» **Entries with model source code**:
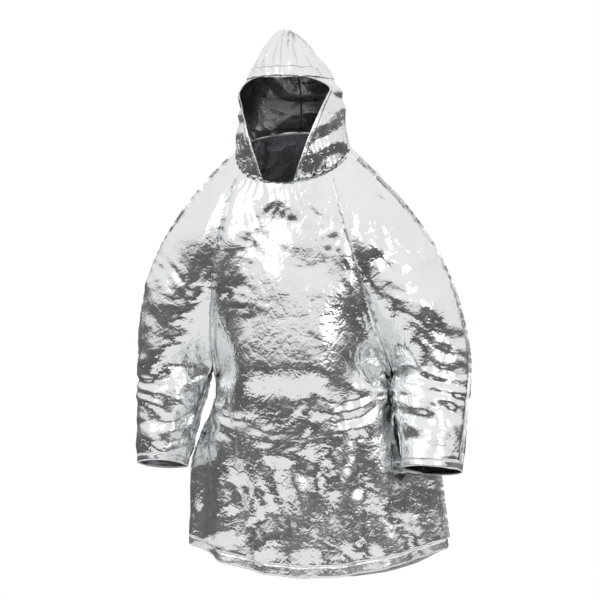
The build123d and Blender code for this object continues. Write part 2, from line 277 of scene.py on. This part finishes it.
def crumple(points):
    """Height of the crumpled film over its smooth shape."""
    a = points[..., 0] + 0.7 * points[..., 1]
    b = points[..., 2] + 0.35 * points[..., 1]
    aw = a + 0.026 * waves(a, b, 0.26, 1)
    bw = b + 0.026 * waves(a, b, 0.21, 2)
    busy = ease(0.5 + 0.9 * waves(a, b, 0.36, 5))
    height = 0.0080 * facets(aw, bw * 0.7, 0.135, 3)
    height += 0.0046 * facets(aw, bw * 0.85, 0.070, 7)
    height += 0.0027 * facets(aw, bw, 0.036, 11) * (0.45 + 0.9 * busy)
    height += 0.0015 * facets(aw, bw, 0.018, 13) * (0.25 + busy)
    return height * bpy.context.scene.poncho_sizes.crumple


def pull(points, x, z, reach, count, height, phase=0.0):
    """Folds that run out from a point where the film is gathered."""
    dx, dz = points[..., 0] - x, points[..., 2] - z
    far = np.hypot(dx, dz)
    turn = np.arctan2(dz, dx) / (2 * pi)
    near = ease(far / 0.05)
    return height * near * np.exp(-far / reach) * zigzag(turn * count + phase + 0.9 * waves(dx, dz, 0.3, 3))


def fold_lines(points):
    """Creases that the folded pack left: long straight lines up and across."""
    x, z = points[..., 0], points[..., 2]
    up = zigzag((x + 0.035 * waves(x, z, 0.9, 6)) / 0.146)
    across = zigzag((z + 0.012 * waves(x, z, 0.8, 8)) / 0.118)
    return 0.0018 * up + 0.0014 * across


# Places where the film stands proud, as (x, z, width, height, depth)
SWELLS = (
    (-0.185, -0.205, 0.085, 0.060, 0.013), (0.238, -0.165, 0.070, 0.055, 0.012),
    (0.345, -0.385, 0.090, 0.050, 0.012), (-0.130, -0.470, 0.055, 0.050, 0.010),
    (-0.105, -0.750, 0.085, 0.060, 0.012), (0.055, -0.520, 0.220, 0.150, 0.022),
    (0.180, -0.300, 0.060, 0.080, 0.008), (-0.020, -0.330, 0.120, 0.080, 0.008),
    (0.250, -0.790, 0.080, 0.080, 0.009), (-0.300, -0.560, 0.060, 0.070, 0.009),
)


def swells(points):
    """Broad places where the film is blown out over the folds beneath it."""
    x, z = points[..., 0], points[..., 2]
    height = 0.0
    for at_x, at_z, width, tall, depth in SWELLS:
        height = height + depth * np.exp(-(((x - at_x) / width) ** 2) - ((z - at_z) / tall) ** 2)
    return height * (points[..., 1] < 0.02)


def garment_folds(points):
    """Large folds of the body, sleeves and neck."""
    x, y, z = points[..., 0], points[..., 1], points[..., 2]
    front = y < 0
    turn = np.arctan2(y, x - drift(-z))
    low = ease((-z - 0.42) / 0.55)
    down = 0.011 * low * zigzag(turn * 1.9 + 0.45 * waves(x, z, 0.62, 4))
    down += 0.003 * low * zigzag(turn * 4.7 + 0.9 * waves(x, z, 0.40, 9))
    chest = 0.003 * (1 - low) * zigzag(x / 0.19 + 0.6 * z + 0.3 * waves(x, z, 0.5, 2))
    neck = np.exp(-np.maximum(np.hypot(x, (y - 0.01) * 1.1) - 0.13, 0) / 0.045) * np.exp(-np.abs(z) / 0.16)
    gathers = 0.0030 * neck * front * zigzag(turn * 6.3 + 0.8 * waves(x, z, 0.12, 5))
    armpits = np.where(
        front,
        pull(points, 0.235, -0.600, 0.12, 6, 0.007) + pull(points, -0.205, -0.640, 0.11, 5, 0.007, 0.3),
        pull(points, 0.245, -0.560, 0.12, 6, 0.007, 0.2) + pull(points, -0.190, -0.560, 0.12, 5, 0.007),
    )
    return down + chest + swells(points) + gathers + armpits + fold_lines(points)


def sleeve_folds(points):
    """Folds across a bent sleeve, above and below the elbow."""
    x, z = points[..., 0], points[..., 2]
    arm = ease((np.abs(x - drift(-z)) - 0.20) / 0.09)
    bend = np.exp(-(((z + 0.60) / 0.11) ** 2)) + 0.5 * np.exp(-(((z + 0.33) / 0.10) ** 2))
    across = 0.003 * zigzag(z / 0.071 + x / 0.17 + 1.2 * waves(x, z, 0.22, 7))
    return arm * bend * (across + 0.005 * facets(x * 0.5, z, 0.036, 17))


def grid_normals(grid):
    """Unit normal at each point of a grid."""
    up = np.gradient(grid, axis=0)
    across = np.gradient(grid, axis=1)
    normal = np.cross(up, across)
    return normal / (np.linalg.norm(normal, axis=2, keepdims=True) + 1e-12)


def edge_fade(grid, width, kept, top):
    """Share of the crumpling that is left near the sealed sides of a panel, and its top if that is sealed."""
    rows, cols = grid.shape[:2]
    steps = np.linalg.norm(np.diff(grid, axis=1), axis=2)
    across = np.concatenate([np.zeros((rows, 1)), np.cumsum(steps, 1)], 1)
    share = blend(kept, 1, ease(across / width)) * blend(kept, 1, ease((across[:, -1:] - across) / width))
    if top:
        steps = np.linalg.norm(np.diff(grid, axis=0), axis=2)
        along = np.concatenate([np.zeros((1, cols)), np.cumsum(steps, 0)], 0)
        share *= blend(kept, 1, ease(along / width))
    return share


# Meshes, materials and pieces


def hex_to_linear(code):
    """Linear colour of an sRGB hex value."""
    channels = [int(code[i : i + 2], 16) / 255 for i in (1, 3, 5)]
    return [c / 12.92 if c <= 0.04045 else ((c + 0.055) / 1.055) ** 2.4 for c in channels] + [1.0]


def film_sheet(name, grid, outward, material, inner=None, depth=FILM_WALL):
    """Film from a grid of points, faces turned outwards, with its inner face and rim in a darker material of
    painted shade if one is given.
    """
    rows, cols = grid.shape[:2]
    index = np.arange(rows * cols).reshape(rows, cols)
    quads = np.stack([index[:-1, :-1], index[:-1, 1:], index[1:, 1:], index[1:, :-1]], -1).reshape(-1, 4)
    normal = grid_normals(grid)[rows // 2, cols // 2]
    if np.dot(normal, outward) > 0:
        quads = quads[:, ::-1]
    mesh = bpy.data.meshes.new(name)
    mesh.from_pydata(grid.reshape(-1, 3).tolist(), [], quads.tolist())
    mesh.materials.append(material)
    mesh.shade_smooth()
    piece = bpy.data.objects.new(name, mesh)
    bpy.context.scene.collection.objects.link(piece)
    if inner:
        mesh.materials.append(inner)
        wall = piece.modifiers.new("Film", "SOLIDIFY")
        wall.thickness, wall.offset = depth, -1.0
        # the inner face and the cut rim take the darker grey material: painted shade inside the film, which
        # is silver on both sides
        wall.material_offset, wall.material_offset_rim = 1, 1
        bpy.context.view_layer.objects.active = piece
        bpy.ops.object.modifier_apply(modifier=wall.name)
    return piece


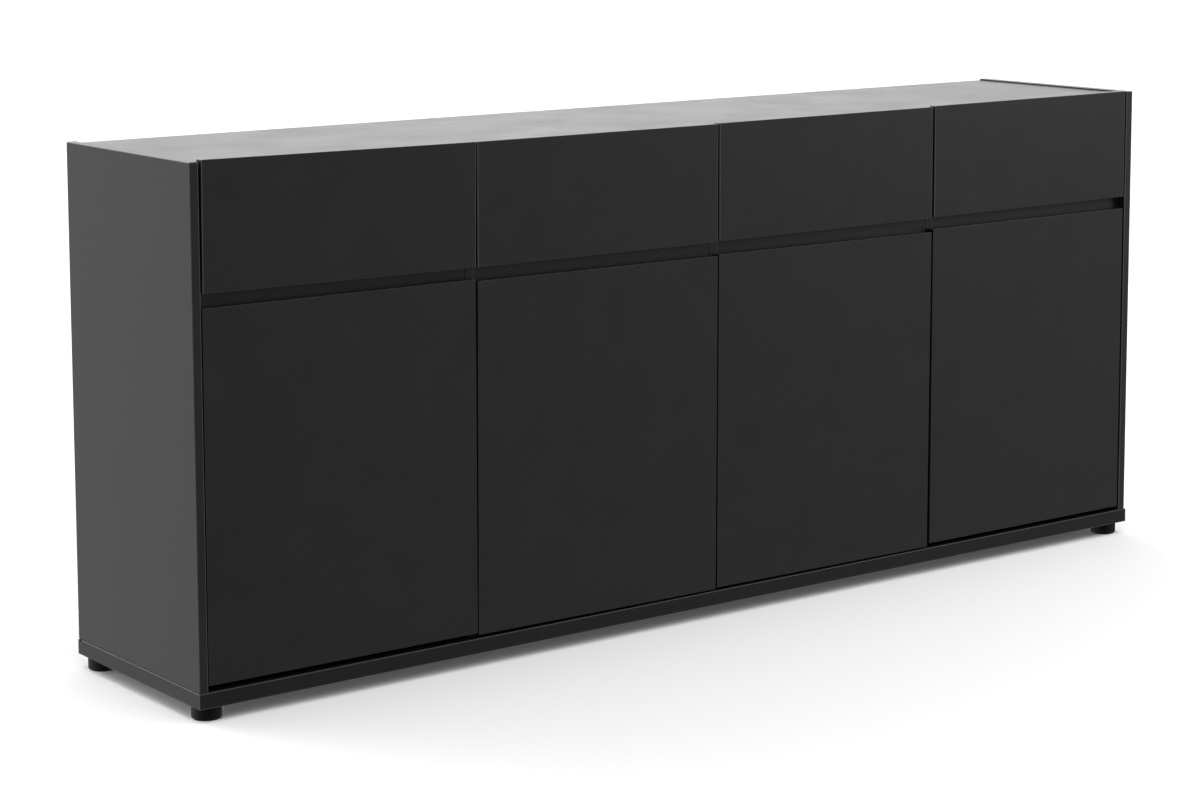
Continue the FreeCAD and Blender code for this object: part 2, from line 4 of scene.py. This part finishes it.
import bmesh
import bpy
from mathutils import Matrix, Vector


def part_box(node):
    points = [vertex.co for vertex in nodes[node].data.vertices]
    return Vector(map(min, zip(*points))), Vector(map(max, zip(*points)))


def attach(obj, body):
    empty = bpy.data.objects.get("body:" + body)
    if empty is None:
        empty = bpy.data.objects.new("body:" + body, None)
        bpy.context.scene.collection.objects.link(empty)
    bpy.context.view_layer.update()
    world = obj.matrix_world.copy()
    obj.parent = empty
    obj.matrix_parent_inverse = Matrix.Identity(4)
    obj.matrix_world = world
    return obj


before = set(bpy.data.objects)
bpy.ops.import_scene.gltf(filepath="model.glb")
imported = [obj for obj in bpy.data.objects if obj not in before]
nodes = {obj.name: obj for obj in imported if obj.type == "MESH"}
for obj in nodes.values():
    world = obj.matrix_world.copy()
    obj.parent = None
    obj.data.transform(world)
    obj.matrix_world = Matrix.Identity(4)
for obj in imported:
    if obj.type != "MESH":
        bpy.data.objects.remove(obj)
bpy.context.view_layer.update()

BAYS = (1, 2, 3, 4)
MM = 0.001

# How wide the rounded edges of the parts are, and from which angle on an edge is rounded.
FRONT_EDGE_ROUND = 1.2 * MM
BOARD_EDGE_ROUND = 1.4 * MM
BASE_EDGE_ROUND = 0.9 * MM
METAL_EDGE_ROUND = 0.15 * MM
SHARP_ANGLE = math.radians(40)
EDGE_SEGMENTS = 3
WELD_DISTANCE = 0.01 * MM


# ---------------------------------------------------------------------------------------------
# Camera and studio
# ---------------------------------------------------------------------------------------------
CAMERA_PLACE = Vector((-3.1404, -4.0012, 1.3323))
CAMERA_AZIMUTH = -37.17
CAMERA_ELEVATION = 7.17
CAMERA_ROLL = -0.13
CAMERA_LENS = 86.73
CAMERA_SHIFT_Y = -0.156

# The studio's soft lights, each a broad glow in the surroundings:
# azimuth and elevation in degrees (0 is the front, 90 the right), sharpness, strength.
SOFT_LIGHTS = {
    "back_wall_right": (135, -12, 8, 3.6),
    "back_wall_middle": (160, 15, 8, 1.35),
    "back_wall_left": (222, -18, 8, 1.5),
    "left_wall": (205, 15, 8, 0.25),
    "left_front_window": (270, 5, 8, 1.7),
    "left_window": (248, 15, 8, 0.4),
    "high_rear_window": (197, 32, 12, 4.0),
    "ceiling": (0, 80, 8, 3.0),
    "front_softbox": (0, 45, 8, 0.8),
    "front_floor": (30, -50, 6, 0.5),
    "front_room": (45, 6, 9, 1.05),
}

# One softbox stands near the right end, in front of it: place, aim, width and height, power.
RIGHT_SOFTBOX = ((2.0, -1.5, 1.5), (0.8, -0.2, 0.75), (0.9, 0.9), 12)

FLOOR_HALF_SIZE = 40
FLOOR_TONE = 0.96
# The floor's faint glow is painted light that lifts the shadows on it.
FLOOR_PAINTED_GLOW = 0.05


def direction(azimuth, elevation):
    """Unit vector from the object towards a view or light at these angles in degrees."""
    turn, rise = math.radians(azimuth), math.radians(elevation)
    flat = math.cos(rise)
    return Vector((math.sin(turn) * flat, -math.cos(turn) * flat, math.sin(rise)))


def make_camera():
    """The photograph's viewpoint, with a little lens shift to frame the object."""
    data = bpy.data.cameras.new("camera")
    data.lens = CAMERA_LENS
    data.sensor_width = 36
    data.shift_y = CAMERA_SHIFT_Y
    camera = bpy.data.objects.new("camera", data)
    bpy.context.scene.collection.objects.link(camera)
    turn = direction(CAMERA_AZIMUTH, CAMERA_ELEVATION).to_track_quat("Z", "Y")
    roll = Matrix.Rotation(math.radians(CAMERA_ROLL), 4, "Z")
    camera.matrix_world = Matrix.Translation(CAMERA_PLACE) @ turn.to_matrix().to_4x4() @ roll
    bpy.context.scene.camera = camera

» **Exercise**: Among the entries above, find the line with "Continue the FreeCAD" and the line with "if empty is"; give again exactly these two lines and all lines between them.

» **Solution to the problem**:
Continue the FreeCAD and Blender code for this object: part 2, from line 4 of scene.py. This part finishes it.
import bmesh
import bpy
from mathutils import Matrix, Vector


def part_box(node):
    points = [vertex.co for vertex in nodes[node].data.vertices]
    return Vector(map(min, zip(*points))), Vector(map(max, zip(*points)))


def attach(obj, body):
    empty = bpy.data.objects.get("body:" + body)
    if empty is None:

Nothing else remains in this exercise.